- Occupation: Social worker
- Organization(s): Amrapali Utkarsh Sangh; Vimalashram Gharkul; Navin Desai Residential School
- Known for: Rehabilitation of sex-workers and their children; Rehabilitation of orphans; Education of children of migrant quarry workers
- Awards: Bade Dilwale Award; Literacy Hero Award; Nashikrao Tirpude Lifetime Achievement Award; Lokmata Swayamsevi Sanstha Puraskar (for Vimalashram Gharkul); Rashtrasant Tukadoji Maharaj Jeevan Sadhana Award

= Ram Ingole =

Indian social worker

Ram Ingole is an Indian social worker based in Nagpur, Maharashtra.

==Career==
Ingole works to rehabilitate sex-workers and their children in Nagpur. He founded an NGO called Amrapali Utkarsh Sangh in 1993. Today, some of the rehabilitated children have gone on to become lawyers and engineers.

Ingole runs an orphanage called Vimalashram Gharkul in Nagpur.

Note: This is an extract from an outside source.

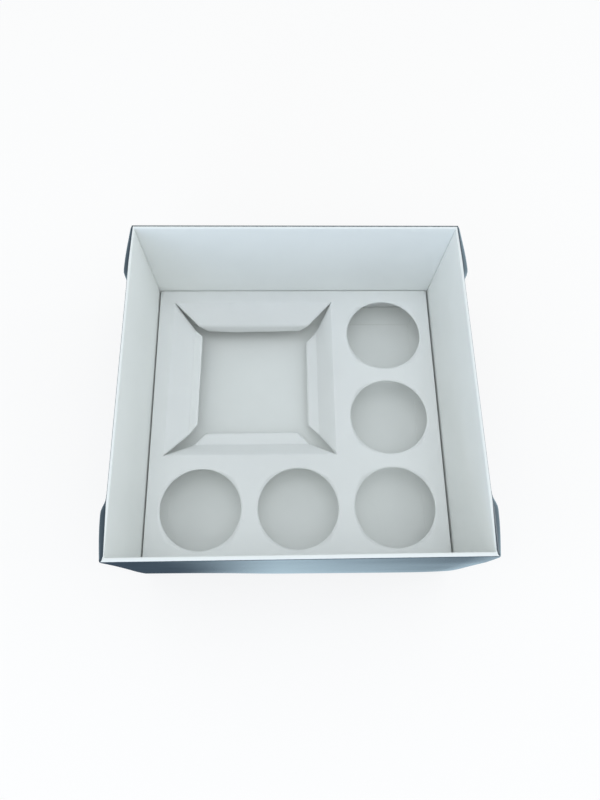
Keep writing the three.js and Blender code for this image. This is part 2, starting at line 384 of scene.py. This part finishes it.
def base_plate(steps=24):
    """The base inside the walls: two flat grids, top and bottom, closed round their edge."""
    share = np.linspace(-1, 1, steps + 1)
    half_x, half_y = HALF_WIDTH - BASE_LAP, HALF_DEPTH - BASE_LAP
    grid_x, grid_y = np.meshgrid(share * half_x, share * half_y, indexing="ij")
    flat = np.stack([grid_x, grid_y, np.zeros_like(grid_x)], axis=-1).reshape(-1, 3)
    top = flat + (0, 0, BOARD)
    count = len(flat)
    up = grid_faces(steps + 1, steps + 1)[:, ::-1]
    down = grid_faces(steps + 1, steps + 1) + count
    line = np.arange(steps + 1)
    ring = np.concatenate([
        line * (steps + 1),
        steps * (steps + 1) + line[1:],
        (steps + 1) * (steps + 1) - 1 - line[1:] * (steps + 1),
        steps - line[1:-1],
    ])
    following = np.roll(ring, -1)
    edge = np.stack([ring, ring + count, following + count, following], axis=1)
    printed = np.concatenate([np.full(count, -BOARD), np.full(count, BOARD)])
    return np.concatenate([top, flat]), np.concatenate([up, down, edge]), printed


# The insert

# Where the deck's folds, its holes' middles, its square opening and the cuts between its tiles lie
EDGE = {
    "left": insert_low.x - SPREAD_LEFT + LEG_RADIUS,
    "right": insert_high.x + SPREAD_RIGHT - LEG_RADIUS,
    "front": insert_low.y + LEG_RADIUS,
    "back": insert_high.y - LEG_RADIUS,
}
COLUMN_RIGHT = insert_high.x - RIGHT_MARGIN - HOLE_RADIUS
COLUMN_LEFT = insert_low.x + LEFT_MARGIN + HOLE_RADIUS
COLUMN_MIDDLE = (COLUMN_LEFT + COLUMN_RIGHT) / 2
ROW_FRONT = insert_low.y + FRONT_MARGIN + HOLE_RADIUS
ROW_BACK = insert_high.y - BACK_MARGIN - HOLE_RADIUS
ROW_MIDDLE = (ROW_FRONT + ROW_BACK) / 2
OPENING = {
    "left": insert_low.x + OPENING_LEFT_MARGIN,
    "right": COLUMN_RIGHT - HOLE_RADIUS - OPENING_GAP_X,
    "front": ROW_FRONT + HOLE_RADIUS + OPENING_GAP_Y,
    "back": insert_high.y - OPENING_BACK_MARGIN,
}
CUT_X = (COLUMN_LEFT + COLUMN_MIDDLE) / 2
CUT_Y = (ROW_MIDDLE + ROW_BACK) / 2
SPLIT_X = (OPENING["right"] + COLUMN_RIGHT - HOLE_RADIUS) / 2
SPLIT_Y = (OPENING["front"] + ROW_FRONT + HOLE_RADIUS) / 2
DECK_MIDDLE = DECK_TOP - BOARD / 2


def spaced(start, end, steps=TILE_STEPS):
    """Evenly spaced points of a straight edge, the last one left to the next edge."""
    share = np.linspace(0, 1, steps + 1)[:-1, None]
    return np.asarray(start) + share * (np.asarray(end) - np.asarray(start))


def hole_tile(left, right, front, back, centre_x, centre_y, rings=5):
    """A rectangle of deck round a hole: each of its edge points is joined to the circle by a straight
    line towards the centre, cut into steps."""
    edge = np.concatenate([
        spaced((left, front), (right, front)),
        spaced((right, front), (right, back)),
        spaced((right, back), (left, back)),
        spaced((left, back), (left, front)),
    ])
    centre = np.array([centre_x, centre_y])
    away = edge - centre
    circle = centre + HOLE_RADIUS * away / np.linalg.norm(away, axis=1, keepdims=True)
    share = np.linspace(0, 1, rings + 1)[:, None, None]
    flat = edge[None] + share * (circle - edge)[None]
    points = np.concatenate([flat, np.full((*flat.shape[:2], 1), DECK_MIDDLE)], axis=-1)
    return points.reshape(-1, 3), grid_faces(rings + 1, len(edge), wrap_columns=True)


def border_tile(outer, inner, steps=5):
    """A trapezium of deck between an edge of the tiles and a fold of the square opening."""
    share = np.linspace(0, 1, steps + 1)[:, None, None]
    flat = outer[None] + share * (inner - outer)[None]
    points = np.concatenate([flat, np.full((*flat.shape[:2], 1), DECK_MIDDLE)], axis=-1)
    return points.reshape(-1, 3), grid_faces(steps + 1, len(outer))


def opening_border():
    """The four trapeziums round the square opening, from the neighbouring tiles to its folds."""
    left, right = EDGE["left"], SPLIT_X
    front, back = SPLIT_Y, EDGE["back"]
    rings = []
    outer_corners = [(left, front), (right, front), (right, back), (left, back)]
    breaks = [(CUT_X, front), (right, CUT_Y), (CUT_X, back), (left, CUT_Y)]
    folds = fold_corners()
    for turn in range(4):
        start, end = outer_corners[turn], outer_corners[(turn + 1) % 4]
        outer = np.concatenate([spaced(start, breaks[turn]), spaced(breaks[turn], end), [end]])
        rings.append(border_tile(outer, fold_line(folds[turn], folds[(turn + 1) % 4])))
    return rings


def fold_corners():
    """The corners of the square opening, where the slits end. Its left fold leans out at the front."""
    return [
        (OPENING["left"] - OPENING_SLANT, OPENING["front"]),
        (OPENING["right"], OPENING["front"]),
        (OPENING["right"], OPENING["back"]),
        (OPENING["left"], OPENING["back"]),
    ]


def fold_line(start, end):
    """The points of one fold, as many as two tiles have."""
    share = np.linspace(0, 1, 2 * TILE_STEPS + 1)[:, None]
    return np.asarray(start) + share * (np.asarray(end) - np.asarray(start))


def folded_path(slope, lip, lip_radius, lip_length):
    """A flap's section: how far in, how far up and how much board has been used at each step.

    It bends down along an arc, runs straight, bends back along an arc and runs straight to its edge.
    Each step turns the heading by its share of the bend and moves along it.
    """
    first, second = math.radians(slope), math.radians(lip)
    bend_steps, panel_steps, lip_steps = 5, 8, 5
    bend_one = FOLD_RADIUS * first
    bend_two = lip_radius * abs(first - second)
    headings = np.concatenate([
        first * (np.arange(bend_steps) + 0.5) / bend_steps,
        np.full(panel_steps, first),
        first + (second - first) * (np.arange(bend_steps) + 0.5) / bend_steps,
        np.full(lip_steps, second),
    ])
    lengths = np.concatenate([
        np.full(bend_steps, bend_one / bend_steps),
        np.full(panel_steps, (FLAP_PANEL - bend_one / 2 - bend_two / 2) / panel_steps),
        np.full(bend_steps, bend_two / bend_steps),
        np.full(lip_steps, (lip_length - bend_two / 2) / lip_steps),
    ])
    inward = np.concatenate([[0], np.cumsum(lengths * np.cos(headings))])
    upward = np.concatenate([[0], -np.cumsum(lengths * np.sin(headings))])
    return inward, upward, np.concatenate([[0], np.cumsum(lengths)])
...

Ingole runs Navin Desai Residential School near Nagpur which provides free education to children of migrant quarry workers.

==Awards==
- Ingole received the Bade Dilwale Award in 2013 and the Literacy Hero Award in 2017.
- Ingole was awarded the Nashikrao Tirpude Lifetime Achievement Award in 2024.
- Ingole received the Lokmata Swayamsevi Sanstha Puraskar on behalf of Vimlashram Gharkul in 2019.
- Ingole has also been felicitated by the Nagpur Municipal Corporation.
- Ingole has received the Rashtrasant Tukadoji Maharaj Jeevan Sadhana Award.